CNN:  Phone records obtained by the government through a secret surveillance program disclosed last week helped to prevent "dozens" of terrorist acts, the director of the National Security Agency told a Senate hearing on Wednesday.

Army Gen. Keith Alexander provided the most detailed account so far from a government official of the program in which the agency collects phone records that then can be accessed under federal court permission to investigate suspected terrorists.

The scope of the secret program -- potentially involving phone records of every American -- set off a political firestorm when details emerged with publication of a leaked document.

Further leaks revealed other secret programs that collect computer activity and other information.

Critics on the right and left accused the government of going well beyond the intended reach of the Patriot Act enacted after the September 11, 2001, terrorist attacks on the United States.

Questioned by senators from both parties at a hearing on broader cybersecurity issues, Alexander provided a spirited defense for the programs he described as critical to counter-terrorism efforts.

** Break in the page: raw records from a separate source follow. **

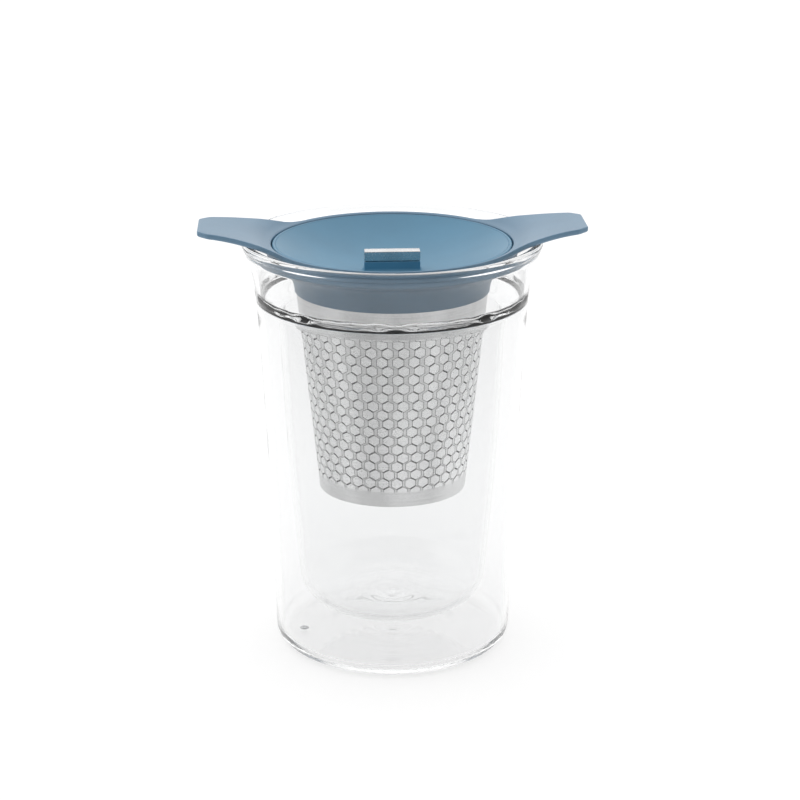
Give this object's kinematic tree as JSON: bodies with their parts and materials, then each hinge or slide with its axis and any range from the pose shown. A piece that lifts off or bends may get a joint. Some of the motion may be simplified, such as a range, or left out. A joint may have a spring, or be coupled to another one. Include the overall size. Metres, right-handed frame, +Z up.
{
  "type": "lidded tea mug with infuser",
  "caption": "Double-walled tea glass with a drop-in steel infuser basket hung from a winged collar, and a dished lid that sits in the collar and keeps the tea warm.",
  "frame": {"origin": "axis of the glass, in the plane that its foot stands on", "axes": "+Z up along the glass's axis, X along the two wings of the infuser, -Y the side the picture shows"},
  "size_m": [0.1172, 0.0914, 0.1343],
  "materials": {
    "glass": "clear, fire-polished",
    "collar_plastic": "fine matte, grey blue",
    "lid_plastic": "fine matte, blue",
    "steel": "brushed"
  },
  "bodies": {
    "glass": {"inner_glass": "glass", "outer_glass": "glass", "vent_seal": "glass"},
    "infuser": {"infuser_collar": "collar_plastic", "basket_wall": "steel", "basket_floor": "steel"},
    "lid": {"lid_dish": "lid_plastic", "grip_cap": "steel"}
  },
  "joints": [
    {"name": "infuser_lift", "type": "slide", "parent": "glass", "child": "infuser", "axis": [0, 0, 1], "range_m": [0, 0.085]},
    {"name": "lid_lift", "type": "slide", "parent": "infuser", "child": "lid", "axis": [0, 0, 1], "range_m": [0, 0.03]}
  ]
}
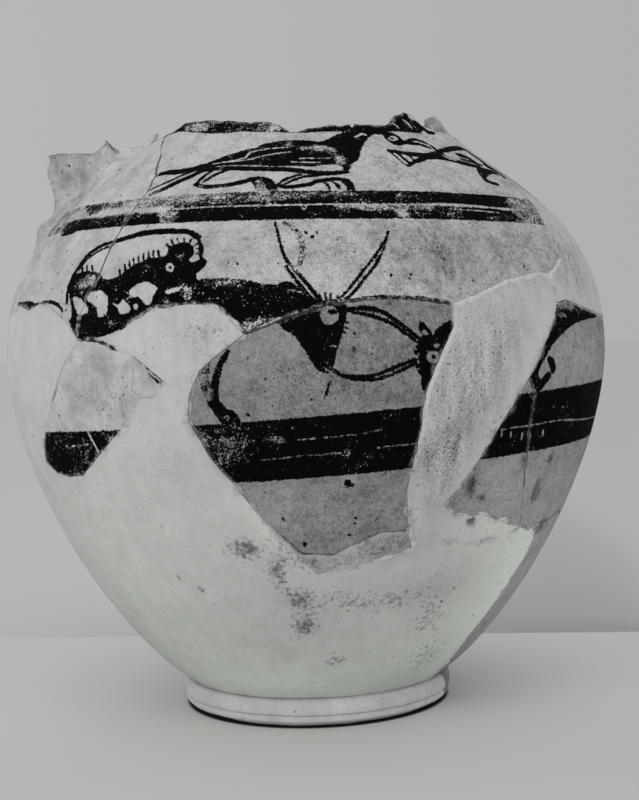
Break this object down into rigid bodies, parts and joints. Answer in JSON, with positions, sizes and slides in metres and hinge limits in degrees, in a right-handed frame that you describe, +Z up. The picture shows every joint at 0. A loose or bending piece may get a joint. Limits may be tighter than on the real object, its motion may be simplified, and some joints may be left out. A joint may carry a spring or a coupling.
{
  "type": "pottery jar",
  "caption": "Broken and mended storage jar with a wide belly, narrow ring foot, ragged open top and one handle root, in sherds and plaster fills.",
  "frame": {"origin": "centre of the foot's underside, on the surface the jar stands on", "axes": "+Z up through the mouth, the painted front faces -Y, the handle root is on the -X side"},
  "size_m": [0.3995, 0.4, 0.3928],
  "materials": {
    "slip_pale": "pale slip with dark painted decoration, unglazed",
    "slip_worn": "worn slip over fired clay, unglazed",
    "clay_dark": "darkened fired clay, unglazed",
    "plaster": "scraped museum plaster, matt"
  },
  "bodies": {
    "root": {"foot_ring_front": "plaster", "foot_ring_rear": "clay_dark", "floor_fill": "plaster", "floor_sherd": "clay_dark", "shoulder_sherd_left": "slip_pale", "shoulder_sherd_front": "slip_pale", "shoulder_sherd_rear_right": "slip_worn", "shoulder_sherd_rear_left": "slip_worn", "belly_sherd_centre": "clay_dark", "belly_sherd_tip": "slip_worn", "belly_sherd_left": "slip_pale", "belly_chip": "slip_pale", "belly_sherd_right_inner": "clay_dark", "belly_sherd_right_outer": "clay_dark", "belly_sherd_rear_right": "slip_worn", "belly_sherd_rear_left": "slip_worn", "lower_sherd_right": "clay_dark", "lower_sherd_rear": "clay_dark", "lens_fill": "plaster", "strip_fill": "plaster", "shoulder_fill_right": "plaster", "lower_fill": "plaster", "rear_fill": "plaster", "handle_root": "slip_worn"}
  },
  "joints": []
}
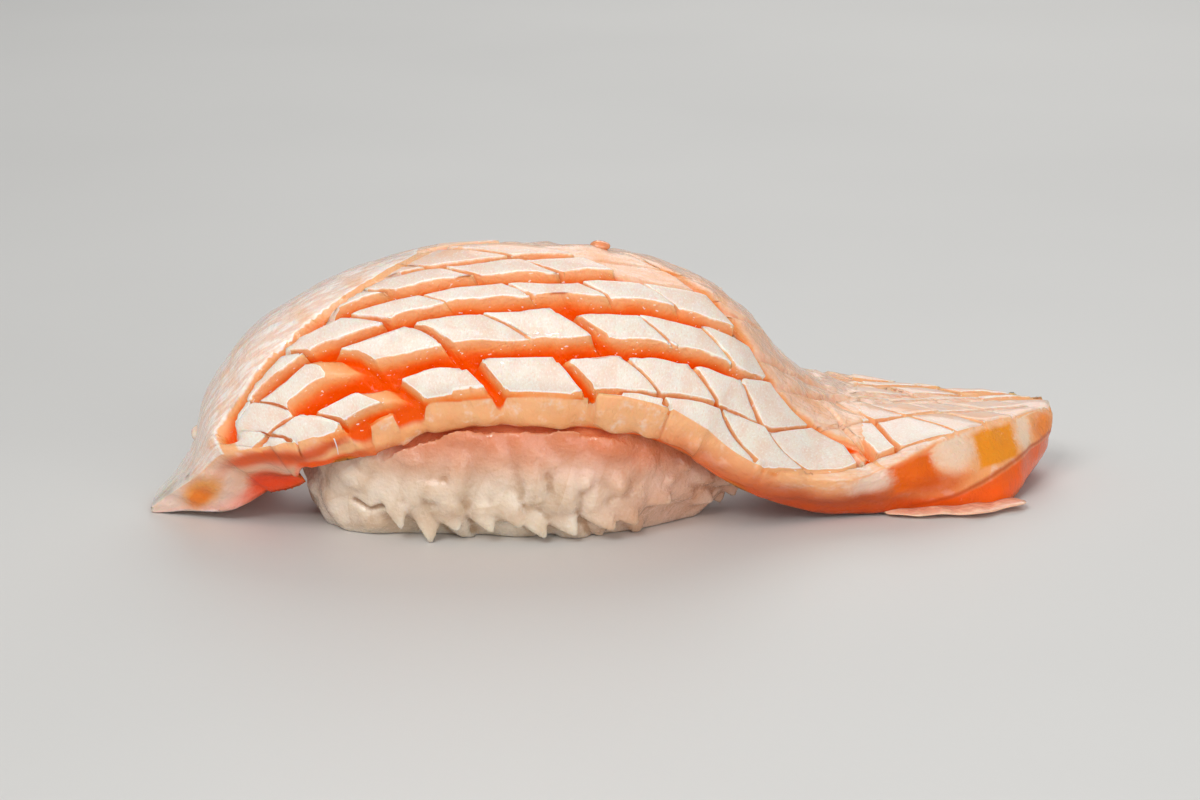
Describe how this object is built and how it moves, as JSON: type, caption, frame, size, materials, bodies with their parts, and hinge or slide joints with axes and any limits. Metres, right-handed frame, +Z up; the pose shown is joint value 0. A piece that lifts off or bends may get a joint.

"I think what we're doing to protect American citizens here is the right thing," he said. "Our agency takes great pride in protecting this nation and our civil liberties and privacy, and doing it in partnership with this committee, with this Congress, and with the courts."

Alexander added that he welcomed a public debate over protecting America while preserving civil liberties.

"To date, we've not been able to explain it because it's classified, so that issue is something that we're wrestling with," he said. "... This isn't something that's just NSA or the administration doing that and so on. This is what ... our nation expects our government to do for us. So, we ought to have that debate. We ought to put it out there."

In the end, he said, some aspects of the giant surveillance apparatus created after 9/11 would have to remain classified.